Mi pare che il saggio ruoti attorno ad un’idea centrale molto ben argomentata secondo cui «la metamorfosi da cui ha origine l’idea moderna di lirica è la stessa che porta alla nascita della poesia moderna»: questa metamorfosi si spiega col primato dell’introspezione sulla mimesi e a partire dall’identificazione di un nuovo genere letterario ben definito che ha il suo modello nel Canzoniere petrarchesco, ma che di fatto nasce due secoli dopo la morte del suo autore, nella «svolta» operata dalla ricezione rinascimentale dell’opera come fondamento di un nuovo «genere» (Segni, Guarini, Minturno, Viperano, To relli, Tasso, Scaligero etc.).
Questo nuovo genere, che prende consapevolezza di sé nel momento in cui la tripartizione degli stili diventa un luogo comune, si basa sull’esistenza di un io biografico «completo» ( «l’uomo completo» auspicato dal De Sanctis alla fine della sua Storia della letteratura italiana) che non imita ma «è parlato» dalla natura. Nell’evidenziare la discontinuità romantica tra poesia e dramma, tra soggettività e oggettività, tra parola privata e pubblica, tra mimesi interna e mimesi esterna Mazzoni lega l’emergere del moderno concetto di poesia al trionfo di una soggettività critica che conforma la storia della poesia alla storia della lirica ora intesa come modello espressivo di quello che l’autore chiama, riprendendo la formula di «autobiografismo trascendentale» formulata da Contini, «autobiografismo empirico».
Parlando di canone, in campo poetico questa narcisistica «storia dell’io» (nel senso descritto da Christopher Lasch) alla lunga è risultata vincente come forma simbolica che meglio di tutte le altre ha rappresentato l’interruzione della catena sociale e simbolica che attraversa come una faglia profonda la conformazione che definiamo modernità e la caratterizza; ma il diritto all’inappartenenza costantemente esercitato dalla poesia moderna (da Baudelaire ai crepuscolari, da Montale a Sereni) che a livello linguistico si realizza nell’allargamento del campo metaforico che «disumanizza» il sistema dall’arte (Ortega y Gasset), a livello di ricezione configura una sorta di «logica di casta» che, privata della scala di valori che regolava l’arbitrio della creatività, trasforma ogni valore letterario in un valore di posizione relativo «l’unica certezza di prestigio essendo il prestigio accumulato dalle scuole, dalle correnti, dalle tendenze». Anche per questa sua costante volontà di «emancipazione dalla reticenza» (per usare la bella definizione che Gianni Celati applicava all’emergere della forma del Novel, ma che oggi potrebbe benissimo valere per il tipo di «narrazione critica» proposta da Mazzoni) è auspicabile che questo testo non resti un caso isolato; anche perché non è così comune trovare in un unico testo significativi e reali apporti allo studio della poesia e della critica leopardiana (si veda la profonda lettura dell’Infinito del cap. II) accanto ad una tanto chiara esposizione diacronica dei rapporti tra lirica e poesia, dalla poetica antica a quella alessandrina, fino alla moderna teoria dei generi.

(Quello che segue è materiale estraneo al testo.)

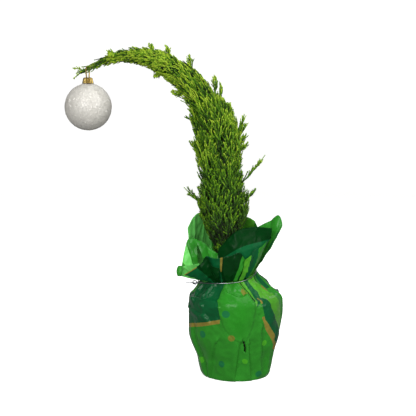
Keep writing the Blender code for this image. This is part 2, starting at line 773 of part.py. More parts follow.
def make_foliage(crown, collection):
    """All the foliage masses, darker low down and yellower towards the tip."""
    rng = random.Random(SEED)
    greens = [plain_material(f"Cypress foliage {i + 1}", colour, 0.6)
              for i, colour in enumerate(("#456f24", "#54852a", "#669c2c"))]
    gap = TIER_SLIT / 2 * math.hypot(1, SHOOT_SLOPE)
    for name, (low, high, start, end) in mass_spaces(crown):
        space = (low + gap, high - gap, start, end)
        tier = int(name.split("_")[1]) - 1
        green = greens[min(2, tier // 3)]
        grow_mass(name, crown, space, strays_in(crown, space), green, collection, rng)


def make_tip(crown, collection):
    """The stem's end divides into two green twigs past the bauble's loop."""
    group = bpy.data.collections.new("tip_shoots")
    bpy.context.scene.collection.children.link(group)
    end = crown.centre(crown.length)
    onward = (end - crown.centre(crown.length - FORK_LENGTH)).normalized()
    start = end + onward * CLEAR
    fork = start + onward * FORK_LENGTH
    base = shoot("foliage_tip_core", start, fork + onward * FORK_BED, FORK_RADIUS,
                 FORK_RADIUS * 0.9, group)
    for x, z in TIP_FORK:
        tip = Vector((x, math.copysign(FORK_SIDESTEP, z - end.z), z))
        shoot("foliage_tip_twig", fork - onward * FORK_BED, tip, FORK_RADIUS * 0.9,
              FORK_RADIUS * 0.35, group)
        for share, side in ((0.35, 1), (0.6, -1)):
            foot = fork.lerp(tip, share)
            lift = Vector((0, FORK_LENGTH, LEAF_RISE)) * side
            leaf = foot + (tip - fork) * LEAF_SHARE + lift
            shoot("foliage_tip_leaf", foot, leaf, FORK_RADIUS * 0.6, 0.0, group)
    mesh = join_shoots("foliage_tip", base, group)
    add_object("foliage_tip", mesh, plain_material("Cypress tip", "#77a62f", 0.6), collection)


def make_bauble(collection):
    """Blown plastic ball with a short open neck, thin walled."""
    steps = BAUBLE_ARC_STEPS
    inner = BAUBLE_RADIUS - BAUBLE_WALL
    neck_in = BAUBLE_NECK_RADIUS - BAUBLE_WALL
    neck_top = BAUBLE_Z + BAUBLE_RADIUS + BAUBLE_NECK_HEIGHT

    def arc(radius, neck):
        first = math.asin(neck / radius)
        turns = [first + (math.pi - first) * i / steps for i in range(steps + 1)]
        return [(radius * math.sin(t), BAUBLE_Z + radius * math.cos(t)) for t in turns]

    inside_wall = arc(inner, neck_in)
    outside_wall = arc(BAUBLE_RADIUS, BAUBLE_NECK_RADIUS)
    inside_wall[-1] = (0, BAUBLE_Z - inner)
    outside_wall[-1] = (0, BAUBLE_Z - BAUBLE_RADIUS)
    profile = (list(reversed(inside_wall)) + [(neck_in, neck_top), (BAUBLE_NECK_RADIUS, neck_top)]
               + outside_wall)
    white = plain_material("Bauble glitter", "#e6e3de", 0.35)
    ball = turned("bauble", profile, white, collection, BAUBLE_STEPS)
    ball.location.x = BAUBLE_X
    smooth(ball)


def make_cap(crown, collection):
    """Pressed metal cap, fluted round its skirt, with the wire loop that hangs on the stem."""
    gold = plain_material("Cap gold foil", "#b8913c", 0.3, 1.0)
    seat = BAUBLE_Z + math.sqrt(BAUBLE_RADIUS ** 2 - CAP_RADIUS ** 2) + CLEAR
    top = seat + CAP_HEIGHT
    profile = [
        (0, top - CAP_WALL),
        (CAP_TOP_RADIUS - CAP_WALL, top - 2 * CAP_WALL),
        (CAP_RADIUS - CAP_WALL, seat),
        (CAP_RADIUS, seat),
        (CAP_TOP_RADIUS, top - CAP_BEVEL),
        (CAP_TOP_RADIUS - CAP_BEVEL, top),
        (0, top + CAP_CROWN),
    ]
    cap = turned("cap_shell", profile, gold, collection, 2 * CAP_FLUTES)
    cap.location.x = BAUBLE_X
    bpy.context.view_layer.update()
    cap = as_mesh(cap)
    for corner in cap.data.vertices:
        turn = math.atan2(corner.co.y, corner.co.x)
        flute = 1 + CAP_FLUTE_SHARE * math.cos(CAP_FLUTES * turn) * (corner.co.z < top - CAP_WALL)
        corner.co.x *= flute
        corner.co.y *= flute
    stem_s = crown.beside(BAUBLE_X)
    hang = crown.centre(stem_s).z + crown.stem_radius(stem_s) + LOOP_RADIUS + LOOP_SLACK
    foot = top - CAP_WALL / 2
    points = []
    for i in range(LOOP_STEPS + 1):
        turn = math.pi * i / LOOP_STEPS
        across = LOOP_HALF_WIDTH * math.cos(turn)
        points.append((across, hang - LOOP_HALF_WIDTH + LOOP_HALF_WIDTH * math.sin(turn)))
    legs = LOOP_HALF_WIDTH * LOOP_FOOT_SHARE
    points = [(legs, foot)] + points + [(-legs, foot)]
    route = [(BAUBLE_X + a * math.sin(LOOP_TURN), a * math.cos(LOOP_TURN), z) for a, z in points]
    loop = as_mesh(tube("cap_loop", route, [LOOP_RADIUS] * len(route), gold, collection, 1))
    join = cap.modifiers.new("join", "BOOLEAN")
    join.operation = "UNION"
    join.object = loop
    graph = bpy.context.evaluated_depsgraph_get()
    mesh = bpy.data.meshes.new_from_object(cap.evaluated_get(graph))
    keep_largest(mesh)
    bpy.data.objects.remove(loop)
    whole = add_object("bauble_cap", mesh, gold, collection)
    whole.matrix_world = cap.matrix_world.copy()
    bpy.data.objects.remove(cap)
    smooth(whole)


for thing in list(bpy.data.objects):
    bpy.data.objects.remove(thing)
plant = bpy.data.collections.new("potted_cypress")
bpy.context.scene.collection.children.link(plant)
film = plain_material("Printed film green", "#2d8a2a", 0.25)
film_dark = plain_material("Printed film dark green", "#135c38", 0.25)
stem = Crown()
make_pot(plant)
make_soil(plant)
make_film_cup(film, plant)
make_collar(film, film_dark, plant)
make_curl(film, plant)
make_tie(plant)
make_stem(stem, plant)
make_foliage(stem, plant)
make_tip(stem, plant)
make_bauble(plant)
make_cap(stem, plant)
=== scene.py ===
"""Looks of the potted cypress: every surface that shows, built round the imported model.

A dwarf cypress with its leading shoot bent over under a glitter bauble, in a nursery
pot that is wrapped in tied, printed film. Metres, +Z up, origin under the pot.
"""
import math

import bpy
import numpy as np
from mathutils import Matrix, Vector


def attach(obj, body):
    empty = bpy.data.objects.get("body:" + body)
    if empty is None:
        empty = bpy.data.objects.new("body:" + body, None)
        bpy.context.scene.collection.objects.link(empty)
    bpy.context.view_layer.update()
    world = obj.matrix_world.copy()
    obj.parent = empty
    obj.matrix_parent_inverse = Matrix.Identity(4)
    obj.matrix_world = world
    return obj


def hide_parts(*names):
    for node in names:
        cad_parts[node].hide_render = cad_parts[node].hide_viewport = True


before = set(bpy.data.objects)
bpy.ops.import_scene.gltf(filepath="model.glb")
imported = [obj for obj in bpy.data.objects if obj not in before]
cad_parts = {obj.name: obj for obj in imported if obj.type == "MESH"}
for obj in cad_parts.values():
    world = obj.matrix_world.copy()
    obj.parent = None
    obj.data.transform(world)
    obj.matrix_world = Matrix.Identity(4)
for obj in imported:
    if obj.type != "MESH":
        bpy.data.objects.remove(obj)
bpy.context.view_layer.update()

# Nursery pot: injection-moulded recycled polypropylene, near black with a soft gloss. It stands
# inside the film, so only its lip shows, from above.


def linear_colour(hex_colour):
    """sRGB hex text to linear RGBA, by the sRGB transfer curve."""
    parts = [int(hex_colour[i:i + 2], 16) / 255 for i in (1, 3, 5)]
    return [c / 12.92 if c <= 0.04045 else ((c + 0.055) / 1.055) ** 2.4 for c in parts] + [1]


def fill_inputs(material, node, inputs):
    """Give a node's inputs their values, or link them to the sockets that stand for values."""
    for key, value in inputs.items():
        if isinstance(value, bpy.types.NodeSocket):
            material.node_tree.links.new(value, node.inputs[key])
        else:
            node.inputs[key].default_value = value


def add_node(material, kind, inputs=None, **settings):
    """Add a shader node, with its settings and what its inputs are given."""
    made = material.node_tree.nodes.new("ShaderNode" + kind)
    for key, value in settings.items():
        setattr(made, key, value)
    fill_inputs(material, made, inputs or {})
    return made


def new_material(name, inputs):
    """A material whose Principled shader has these inputs."""
    material = bpy.data.materials.new(name)
    material.use_nodes = True
    material.node_tree.nodes.clear()
    shader = add_node(material, "BsdfPrincipled")
    add_node(material, "OutputMaterial", {"Surface": shader.outputs["BSDF"]})
    set_inputs(material, inputs)
    return material


def set_inputs(material, inputs):
    """Give the Principled shader of a material values or links."""
    shader = next(n for n in material.node_tree.nodes if n.type == "BSDF_PRINCIPLED")
    fill_inputs(material, shader, inputs)


def add_noise(material, size, detail=2):
    """Values of a noise over the object whose grains are about the given size, in metres."""
    place = add_node(material, "TexCoord").outputs["Object"]
    noise = add_node(material, "TexNoise", {"Vector": place, "Scale": 1 / size, "Detail": detail})
    return noise.outputs["Fac"]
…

Così, pur non condividendo del tutto, o meglio riconoscendo ma non auspicando, l’idea di una lirica come «genere egocentrico» (cap. IV, par. 7) le cui «premesse di lettura» non possono essere disattese, ritengo che il saggio di Mazzoni sia un testo importante perché tende alla comprensione del contemporaneo ed alle sue proiezioni dislocate in un orizzonte di lunga durata; infatti anche se non sono del tutto persuaso del fatto che il linguaggio spontaneo incontri facilmente il senso comune (e che chi contesti questo paradigma si muova come un satellite attorno ad una tradizione egemone senza riuscire a strapparle il primato) è difficile pensare un discorso critico più sensato e realistico di quello cui giunge l’autore nelle sue conclusioni sulle modificazioni intrinseche ed estrinseche che rimettono in discussione l’«elemento musale» della poesia con temporanea (Conclusione, par. 3, Poesia e canzoni pp. 221 e sgg).